Start PROVIDED MATERIAL

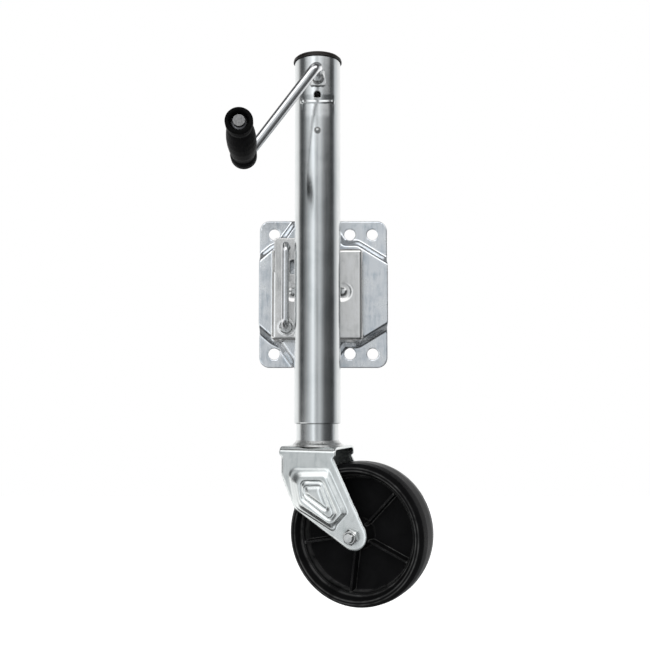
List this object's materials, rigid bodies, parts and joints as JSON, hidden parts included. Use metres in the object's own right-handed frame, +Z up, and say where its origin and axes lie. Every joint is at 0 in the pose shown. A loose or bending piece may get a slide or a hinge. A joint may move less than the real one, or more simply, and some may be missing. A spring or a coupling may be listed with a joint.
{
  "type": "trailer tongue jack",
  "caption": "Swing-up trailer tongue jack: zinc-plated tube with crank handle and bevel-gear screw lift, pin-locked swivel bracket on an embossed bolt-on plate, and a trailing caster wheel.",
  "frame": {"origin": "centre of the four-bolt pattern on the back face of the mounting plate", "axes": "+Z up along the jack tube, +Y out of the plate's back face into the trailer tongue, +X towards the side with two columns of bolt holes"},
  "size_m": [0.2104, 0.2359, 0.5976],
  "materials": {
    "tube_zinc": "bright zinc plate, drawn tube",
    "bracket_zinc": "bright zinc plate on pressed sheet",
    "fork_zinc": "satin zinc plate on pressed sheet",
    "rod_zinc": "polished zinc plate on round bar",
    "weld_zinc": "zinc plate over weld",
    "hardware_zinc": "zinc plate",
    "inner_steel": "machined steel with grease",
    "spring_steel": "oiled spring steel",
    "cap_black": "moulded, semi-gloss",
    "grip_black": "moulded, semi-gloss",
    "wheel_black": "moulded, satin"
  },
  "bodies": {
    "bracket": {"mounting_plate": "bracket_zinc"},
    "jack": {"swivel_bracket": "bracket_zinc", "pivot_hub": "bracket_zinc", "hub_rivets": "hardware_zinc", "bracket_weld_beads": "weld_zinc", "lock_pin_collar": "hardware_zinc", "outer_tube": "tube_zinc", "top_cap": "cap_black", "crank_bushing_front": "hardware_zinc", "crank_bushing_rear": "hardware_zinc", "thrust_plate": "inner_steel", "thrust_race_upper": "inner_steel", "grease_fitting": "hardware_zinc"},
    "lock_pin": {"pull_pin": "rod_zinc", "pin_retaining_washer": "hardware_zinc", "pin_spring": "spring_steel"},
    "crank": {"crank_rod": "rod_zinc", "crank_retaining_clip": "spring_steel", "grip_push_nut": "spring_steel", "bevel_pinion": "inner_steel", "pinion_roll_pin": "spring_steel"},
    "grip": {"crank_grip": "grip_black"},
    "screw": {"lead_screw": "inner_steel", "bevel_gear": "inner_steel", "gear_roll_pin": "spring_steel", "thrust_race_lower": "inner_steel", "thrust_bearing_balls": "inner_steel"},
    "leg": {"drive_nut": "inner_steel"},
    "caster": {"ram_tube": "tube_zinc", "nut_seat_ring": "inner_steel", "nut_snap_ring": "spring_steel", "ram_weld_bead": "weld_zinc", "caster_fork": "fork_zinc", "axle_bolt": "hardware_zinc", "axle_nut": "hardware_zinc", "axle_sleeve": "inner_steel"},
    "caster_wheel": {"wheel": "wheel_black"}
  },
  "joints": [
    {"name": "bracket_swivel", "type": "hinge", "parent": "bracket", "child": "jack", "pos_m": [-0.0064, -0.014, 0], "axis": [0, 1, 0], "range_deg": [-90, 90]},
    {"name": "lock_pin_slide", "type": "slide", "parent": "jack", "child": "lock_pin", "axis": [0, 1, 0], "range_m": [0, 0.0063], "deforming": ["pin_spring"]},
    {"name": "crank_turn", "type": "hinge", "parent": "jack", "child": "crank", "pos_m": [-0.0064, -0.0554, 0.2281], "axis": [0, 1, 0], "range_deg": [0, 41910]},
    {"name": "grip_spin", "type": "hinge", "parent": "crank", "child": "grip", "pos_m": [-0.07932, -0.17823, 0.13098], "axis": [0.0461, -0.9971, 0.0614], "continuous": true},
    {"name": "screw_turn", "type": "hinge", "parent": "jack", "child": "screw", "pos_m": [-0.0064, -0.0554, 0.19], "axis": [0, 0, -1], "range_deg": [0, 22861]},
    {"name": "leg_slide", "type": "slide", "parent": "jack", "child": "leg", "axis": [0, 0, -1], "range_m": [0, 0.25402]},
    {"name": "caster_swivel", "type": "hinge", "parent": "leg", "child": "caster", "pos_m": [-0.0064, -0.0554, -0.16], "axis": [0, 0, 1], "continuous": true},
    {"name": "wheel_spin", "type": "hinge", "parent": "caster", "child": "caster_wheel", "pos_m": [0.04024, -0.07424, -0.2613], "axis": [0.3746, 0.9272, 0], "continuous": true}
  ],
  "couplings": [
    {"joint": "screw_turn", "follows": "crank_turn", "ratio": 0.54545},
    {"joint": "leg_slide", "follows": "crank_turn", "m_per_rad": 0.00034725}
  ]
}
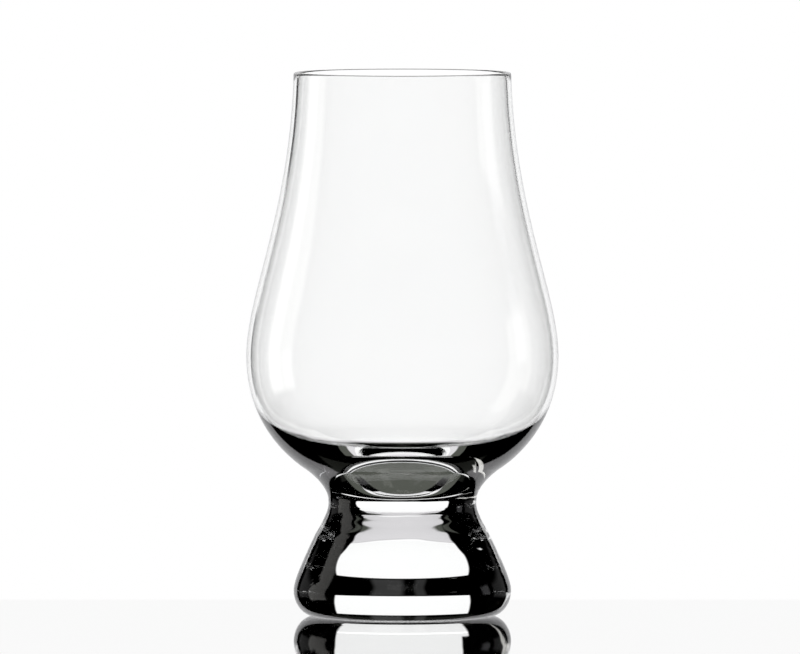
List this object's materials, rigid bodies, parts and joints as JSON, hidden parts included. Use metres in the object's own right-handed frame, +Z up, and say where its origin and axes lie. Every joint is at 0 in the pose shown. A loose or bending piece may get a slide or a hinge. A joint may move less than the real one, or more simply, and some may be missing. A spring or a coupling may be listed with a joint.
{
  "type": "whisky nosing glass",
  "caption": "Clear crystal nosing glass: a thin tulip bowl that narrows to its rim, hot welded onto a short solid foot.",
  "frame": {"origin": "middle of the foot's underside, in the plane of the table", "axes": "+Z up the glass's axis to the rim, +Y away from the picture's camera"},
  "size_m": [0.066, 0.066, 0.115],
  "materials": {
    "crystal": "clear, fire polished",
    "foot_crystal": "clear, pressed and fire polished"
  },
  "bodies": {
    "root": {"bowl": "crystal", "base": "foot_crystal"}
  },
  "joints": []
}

End PROVIDED MATERIAL
Start PROVIDED MATERIAL

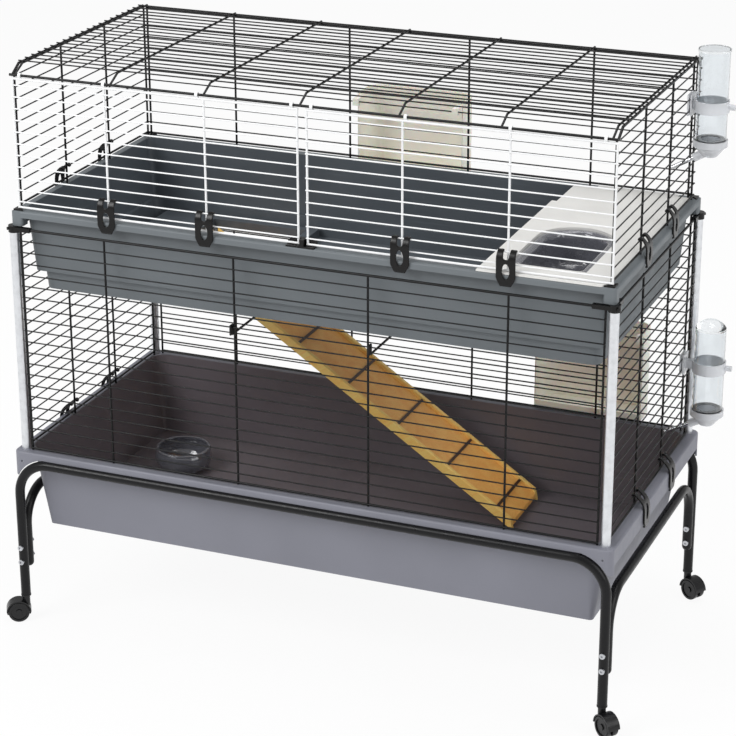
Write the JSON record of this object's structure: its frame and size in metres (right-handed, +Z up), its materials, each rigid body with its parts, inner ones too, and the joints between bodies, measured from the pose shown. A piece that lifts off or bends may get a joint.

End PROVIDED MATERIAL

■ PROBLEM
Report how many lines in the data include the word "that", and give nothing but the count.

■ ANSWER TO THE PROBLEM
2